Apple Inc v Samsung Electronics Company Ltd., et al., (No. 14-1802 Fed. Cir.)
Obtaining an injunction for patent infringement may have just got a bit easier. In this case, the United States Court of Appeals for the Federal Circuit (“CAFC”) held that a patentee does not have to prove that the infringing features of a competitor’s product were the exclusive or predominant reason why consumers bought the competitor’s product to obtain an injunction for patent infringement. Rather, it is sufficient to prove that there was some connection between the infringing features and the demand for the competitor’s product. In so deciding, the CAFC vacated the lower court’s decision not to issue a permanent injunction and remanded. [at 3]
This decision was an appeal from the District Court for Northern California (“DC”) refusing to award Apple a permanent injunction after finding Samsung had infringed two of Apple’s patents covering innovative technology related to the iPhone. Apple sought a permanent injunction to bar Samsung from using software or code capable of implementing the infringing features in its products. The District Court denied Apple’s request, holding that Apple failed to show both that it would suffer irreparable harm without an injunction, and that monetary damages were inadequate.
In order to be granted a permanent injunction, the onus was on Apple to establish a causal nexus between irreparable harm and Samsung’s infringement. Judge Moore, writing for the majority of the CAFC, confirmed that, “the causal nexus requirement ensures that an injunction is only entered against a defendant on account of a harm resulting from the defendant’s wrongful conduct, not some other reason. For example, it ensures that an injunction is not entered on account of ‘irreparable harm caused by otherwise lawful competition.’” [at 8]
Error of Law of the Lower Court
The CAFC found that the DC erred when it required Apple to prove that the infringing features were the exclusive or predominant reason why consumers bought Samsung’s products to find irreparable harm. [at 10] The CAFC held that to establish the requisite causal nexus, it was sufficient for Apple to prove that there was merely some connection between the infringing features and the demand for Samsung’s products. [at 10] The CAFC thus found that Apple was entitled to a narrow, feature-based injunction against Samsung. In reaching this conclusion, the CAFC agreed with Apple that Samsung’s infringement would likely cause Apple to lose downstream sales. [at 19]
Additionally, Judge Reyna noted in his concurring decision that this ruling allows for the possibility of obtaining an injunction in cases involving infringement of a multi-patented device, a door he believed appears to be near shut under current law. [Concurring Opinion, at 2]

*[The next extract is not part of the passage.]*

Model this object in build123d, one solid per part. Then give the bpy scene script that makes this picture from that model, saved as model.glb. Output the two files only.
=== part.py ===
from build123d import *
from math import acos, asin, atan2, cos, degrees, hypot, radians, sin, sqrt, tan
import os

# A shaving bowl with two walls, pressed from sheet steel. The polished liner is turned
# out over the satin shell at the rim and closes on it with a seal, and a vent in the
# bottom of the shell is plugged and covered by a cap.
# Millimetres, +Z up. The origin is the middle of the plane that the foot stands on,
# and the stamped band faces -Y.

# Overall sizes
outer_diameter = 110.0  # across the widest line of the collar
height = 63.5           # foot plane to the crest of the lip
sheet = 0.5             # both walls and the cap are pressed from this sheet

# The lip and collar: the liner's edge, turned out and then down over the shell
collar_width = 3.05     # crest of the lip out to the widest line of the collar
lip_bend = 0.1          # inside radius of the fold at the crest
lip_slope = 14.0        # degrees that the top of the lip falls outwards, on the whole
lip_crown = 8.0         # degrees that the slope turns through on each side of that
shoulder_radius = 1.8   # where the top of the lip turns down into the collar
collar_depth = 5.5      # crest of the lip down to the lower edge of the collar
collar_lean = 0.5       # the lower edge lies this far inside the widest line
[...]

Judge Reyna referred to eBay Inc. v. MercExchange, L.L.C., 547 U.S. 388, 395 (2006) cautioning that, “though we read eBay to overrule our presumption of irreparable injury, we cautioned that courts should not necessarily ‘ignore the fundamental nature of patents as property rights granting the owner the right to exclude.’ Yet our recent cases have done precisely that, ignoring the right to exclude in determining whether to issue an injunction. Indeed, our opinions in the most recent cases between Apple and Samsung do not even mention the right to exclude as a possible basis for injunctive relief.” [Concurring Opinion, at 4] Judge Reyna stated that infringement on the right to exclude is an “injury” that is sometimes irreparable. An “injury” is not, according to Judge Reyna, limited to tangible violations – it encompasses “violation[s] of another’s legal right, for which the law provides a remedy; a wrong or injustice.” [Concurring Opinion, at 5]
The dissenting opinion, written by Chief Judge Prost, strongly disagreed with the majority, holding that the majority on both the law and on the record in this case, and ultimately that “the majority has no legitimate basis to reverse the district court.” [Dissenting Opinion, at 2, 6]
Although the CAFC granted Apple a permanent injunction against Samsung, Samsung successfully appealed the underlying infringement action in a later case.
Interestingly, the Supreme Court of the United States has since granted a hearing for an appeal of another design patent case between Apple and Samsung that will answer the question:
Where a design patent is applied to only a component of a product, should an award of infringer’s profits be limited to those profits attributable to the component?
Oral argument is set for October 11 2016.